Insider experiences intact on A&K Connections tour
BARCELONA — Our room at the five-star El Palace Hotel Barcelona was just the first in a series of surprises on the nine-night Connections by A&K Spain: Seven Cities itinerary, set to officially debut this spring.
Given the property's posh decor, elegant bathroom and view of Barcelona's Gran Via — combined with the fact that the tour itinerary kept me too busy to be in it for very long — it was easy to forget that Connections is Abercrombie & Kent's less-expensive product.
Since September, retailers have been able to book Connections, a collection of 17 programs in 22 countries that are priced at about 30% per diem lower than a typical A&K luxury small-group tour. The tours debut this spring, although A&K added preview departures on five destinations due to demand.

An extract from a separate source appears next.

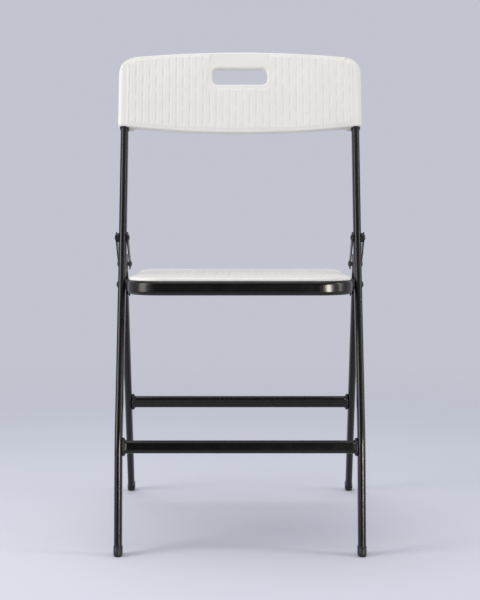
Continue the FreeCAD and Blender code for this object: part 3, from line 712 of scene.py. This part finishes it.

One might call it A&K's budget line, but of course, budget is a relative term at A&K, which is known for its intimate, very top-line-luxury tours that include nights at five-star hotels. In other words, Connections is still going to be quite the comfortable journey, with plenty of perks and upscale accommodations to be sampled.
"We made the decision on Connections not to go over the top but to create experiences that guests couldn't easily do on their own or with other tour companies," said Keith Baron, senior vice president of strategic growth and development for A&K.
I was able to get a taste of the type of tour Connections will offer during a press tour of the Spain: Seven Cities offering last month.
In the accommodations area, Baron said, "our objective was to seek out hotels with character that were representative of the destination.
"We don't use all boutiques or international chains, but where we do use chains, they are still high quality, such as Fairmont, Westin, Hyatt and the like," he said, stressing that the Connections properties are focused more on authenticity than elegance.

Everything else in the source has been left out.